▸ **EXERCISE AIM**:
Extract the complete data exactly as given.

▸ **RECORDED INFORMATION**:
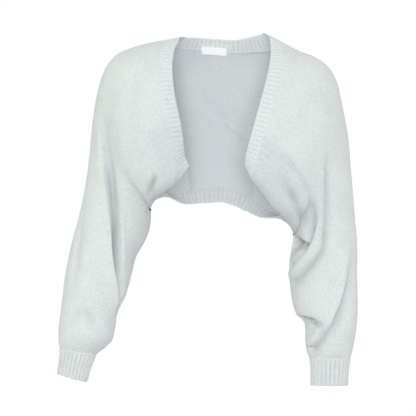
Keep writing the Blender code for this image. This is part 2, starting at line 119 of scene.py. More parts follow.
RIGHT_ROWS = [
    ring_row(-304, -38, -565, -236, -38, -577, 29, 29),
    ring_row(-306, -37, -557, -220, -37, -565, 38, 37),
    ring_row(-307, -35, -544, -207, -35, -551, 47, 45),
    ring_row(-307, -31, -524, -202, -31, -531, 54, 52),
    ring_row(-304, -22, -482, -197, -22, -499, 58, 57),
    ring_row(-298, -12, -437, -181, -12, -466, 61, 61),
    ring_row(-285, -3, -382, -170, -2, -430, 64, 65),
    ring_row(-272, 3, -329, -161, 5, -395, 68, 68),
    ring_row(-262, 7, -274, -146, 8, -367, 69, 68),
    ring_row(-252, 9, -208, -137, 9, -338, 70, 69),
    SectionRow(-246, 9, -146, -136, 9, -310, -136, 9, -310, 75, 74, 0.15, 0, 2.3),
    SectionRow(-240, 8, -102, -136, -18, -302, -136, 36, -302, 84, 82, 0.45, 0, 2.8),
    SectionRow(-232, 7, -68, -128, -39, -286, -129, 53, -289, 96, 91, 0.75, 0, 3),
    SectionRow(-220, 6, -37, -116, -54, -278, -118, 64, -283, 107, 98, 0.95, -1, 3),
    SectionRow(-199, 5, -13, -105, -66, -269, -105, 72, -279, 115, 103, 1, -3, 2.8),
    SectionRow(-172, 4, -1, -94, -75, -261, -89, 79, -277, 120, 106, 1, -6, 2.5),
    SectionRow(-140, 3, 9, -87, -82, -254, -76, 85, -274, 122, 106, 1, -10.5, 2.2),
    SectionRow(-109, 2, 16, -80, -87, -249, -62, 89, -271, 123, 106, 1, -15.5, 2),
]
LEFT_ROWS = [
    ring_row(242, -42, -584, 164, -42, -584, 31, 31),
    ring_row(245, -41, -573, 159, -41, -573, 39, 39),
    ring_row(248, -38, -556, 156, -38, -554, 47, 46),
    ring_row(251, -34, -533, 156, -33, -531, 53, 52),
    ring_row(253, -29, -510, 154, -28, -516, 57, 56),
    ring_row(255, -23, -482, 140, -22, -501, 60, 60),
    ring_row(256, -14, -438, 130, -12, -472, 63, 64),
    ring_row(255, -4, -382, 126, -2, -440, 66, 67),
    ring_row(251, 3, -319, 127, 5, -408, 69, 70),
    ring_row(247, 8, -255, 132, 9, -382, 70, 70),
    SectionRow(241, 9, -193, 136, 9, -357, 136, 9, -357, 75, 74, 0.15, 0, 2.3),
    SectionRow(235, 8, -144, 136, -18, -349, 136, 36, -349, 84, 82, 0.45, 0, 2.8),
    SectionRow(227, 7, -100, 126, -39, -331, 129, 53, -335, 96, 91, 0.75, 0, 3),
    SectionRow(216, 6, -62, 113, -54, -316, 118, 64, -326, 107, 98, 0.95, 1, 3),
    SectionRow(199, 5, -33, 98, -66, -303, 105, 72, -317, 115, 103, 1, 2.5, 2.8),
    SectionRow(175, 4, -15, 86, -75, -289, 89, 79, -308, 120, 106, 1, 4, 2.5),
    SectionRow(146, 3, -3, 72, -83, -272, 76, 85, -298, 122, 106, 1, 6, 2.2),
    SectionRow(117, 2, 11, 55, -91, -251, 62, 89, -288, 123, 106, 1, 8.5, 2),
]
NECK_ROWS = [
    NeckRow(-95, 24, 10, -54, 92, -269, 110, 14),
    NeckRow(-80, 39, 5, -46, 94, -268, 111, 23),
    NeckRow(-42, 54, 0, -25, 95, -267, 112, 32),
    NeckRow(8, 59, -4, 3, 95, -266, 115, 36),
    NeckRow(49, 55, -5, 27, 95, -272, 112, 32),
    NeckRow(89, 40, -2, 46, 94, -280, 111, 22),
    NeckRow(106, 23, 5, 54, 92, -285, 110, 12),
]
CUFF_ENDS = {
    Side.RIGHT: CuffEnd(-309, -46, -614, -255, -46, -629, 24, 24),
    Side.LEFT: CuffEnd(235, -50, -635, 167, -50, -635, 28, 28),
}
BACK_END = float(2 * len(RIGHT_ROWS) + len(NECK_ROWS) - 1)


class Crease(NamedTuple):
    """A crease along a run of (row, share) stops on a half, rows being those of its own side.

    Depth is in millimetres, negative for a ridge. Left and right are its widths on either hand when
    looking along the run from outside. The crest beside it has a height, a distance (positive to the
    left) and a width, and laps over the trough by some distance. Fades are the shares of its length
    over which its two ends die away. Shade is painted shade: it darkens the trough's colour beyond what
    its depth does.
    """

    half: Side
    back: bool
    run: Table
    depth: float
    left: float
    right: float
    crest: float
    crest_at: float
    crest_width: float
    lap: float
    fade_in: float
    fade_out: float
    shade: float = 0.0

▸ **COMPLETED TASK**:
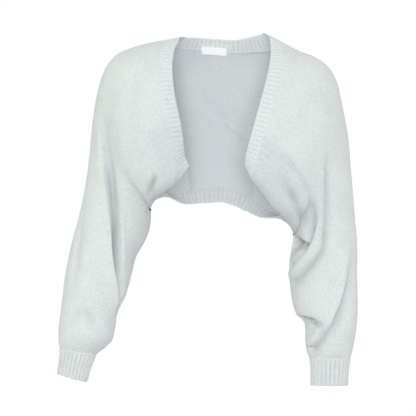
Keep writing the Blender code for this image. This is part 2, starting at line 119 of scene.py. More parts follow.
RIGHT_ROWS = [
    ring_row(-304, -38, -565, -236, -38, -577, 29, 29),
    ring_row(-306, -37, -557, -220, -37, -565, 38, 37),
    ring_row(-307, -35, -544, -207, -35, -551, 47, 45),
    ring_row(-307, -31, -524, -202, -31, -531, 54, 52),
    ring_row(-304, -22, -482, -197, -22, -499, 58, 57),
    ring_row(-298, -12, -437, -181, -12, -466, 61, 61),
    ring_row(-285, -3, -382, -170, -2, -430, 64, 65),
    ring_row(-272, 3, -329, -161, 5, -395, 68, 68),
    ring_row(-262, 7, -274, -146, 8, -367, 69, 68),
    ring_row(-252, 9, -208, -137, 9, -338, 70, 69),
    SectionRow(-246, 9, -146, -136, 9, -310, -136, 9, -310, 75, 74, 0.15, 0, 2.3),
    SectionRow(-240, 8, -102, -136, -18, -302, -136, 36, -302, 84, 82, 0.45, 0, 2.8),
    SectionRow(-232, 7, -68, -128, -39, -286, -129, 53, -289, 96, 91, 0.75, 0, 3),
    SectionRow(-220, 6, -37, -116, -54, -278, -118, 64, -283, 107, 98, 0.95, -1, 3),
    SectionRow(-199, 5, -13, -105, -66, -269, -105, 72, -279, 115, 103, 1, -3, 2.8),
    SectionRow(-172, 4, -1, -94, -75, -261, -89, 79, -277, 120, 106, 1, -6, 2.5),
    SectionRow(-140, 3, 9, -87, -82, -254, -76, 85, -274, 122, 106, 1, -10.5, 2.2),
    SectionRow(-109, 2, 16, -80, -87, -249, -62, 89, -271, 123, 106, 1, -15.5, 2),
]
LEFT_ROWS = [
    ring_row(242, -42, -584, 164, -42, -584, 31, 31),
    ring_row(245, -41, -573, 159, -41, -573, 39, 39),
    ring_row(248, -38, -556, 156, -38, -554, 47, 46),
    ring_row(251, -34, -533, 156, -33, -531, 53, 52),
    ring_row(253, -29, -510, 154, -28, -516, 57, 56),
    ring_row(255, -23, -482, 140, -22, -501, 60, 60),
    ring_row(256, -14, -438, 130, -12, -472, 63, 64),
    ring_row(255, -4, -382, 126, -2, -440, 66, 67),
    ring_row(251, 3, -319, 127, 5, -408, 69, 70),
    ring_row(247, 8, -255, 132, 9, -382, 70, 70),
    SectionRow(241, 9, -193, 136, 9, -357, 136, 9, -357, 75, 74, 0.15, 0, 2.3),
    SectionRow(235, 8, -144, 136, -18, -349, 136, 36, -349, 84, 82, 0.45, 0, 2.8),
    SectionRow(227, 7, -100, 126, -39, -331, 129, 53, -335, 96, 91, 0.75, 0, 3),
    SectionRow(216, 6, -62, 113, -54, -316, 118, 64, -326, 107, 98, 0.95, 1, 3),
    SectionRow(199, 5, -33, 98, -66, -303, 105, 72, -317, 115, 103, 1, 2.5, 2.8),
    SectionRow(175, 4, -15, 86, -75, -289, 89, 79, -308, 120, 106, 1, 4, 2.5),
    SectionRow(146, 3, -3, 72, -83, -272, 76, 85, -298, 122, 106, 1, 6, 2.2),
    SectionRow(117, 2, 11, 55, -91, -251, 62, 89, -288, 123, 106, 1, 8.5, 2),
]
NECK_ROWS = [
    NeckRow(-95, 24, 10, -54, 92, -269, 110, 14),
    NeckRow(-80, 39, 5, -46, 94, -268, 111, 23),
    NeckRow(-42, 54, 0, -25, 95, -267, 112, 32),
    NeckRow(8, 59, -4, 3, 95, -266, 115, 36),
    NeckRow(49, 55, -5, 27, 95, -272, 112, 32),
    NeckRow(89, 40, -2, 46, 94, -280, 111, 22),
    NeckRow(106, 23, 5, 54, 92, -285, 110, 12),
]
CUFF_ENDS = {
    Side.RIGHT: CuffEnd(-309, -46, -614, -255, -46, -629, 24, 24),
    Side.LEFT: CuffEnd(235, -50, -635, 167, -50, -635, 28, 28),
}
BACK_END = float(2 * len(RIGHT_ROWS) + len(NECK_ROWS) - 1)


class Crease(NamedTuple):
    """A crease along a run of (row, share) stops on a half, rows being those of its own side.

    Depth is in millimetres, negative for a ridge. Left and right are its widths on either hand when
    looking along the run from outside. The crest beside it has a height, a distance (positive to the
    left) and a width, and laps over the trough by some distance. Fades are the shares of its length
    over which its two ends die away. Shade is painted shade: it darkens the trough's colour beyond what
    its depth does.
    """

    half: Side
    back: bool
    run: Table
    depth: float
    left: float
    right: float
    crest: float
    crest_at: float
    crest_width: float
    lap: float
    fade_in: float
    fade_out: float
    shade: float = 0.0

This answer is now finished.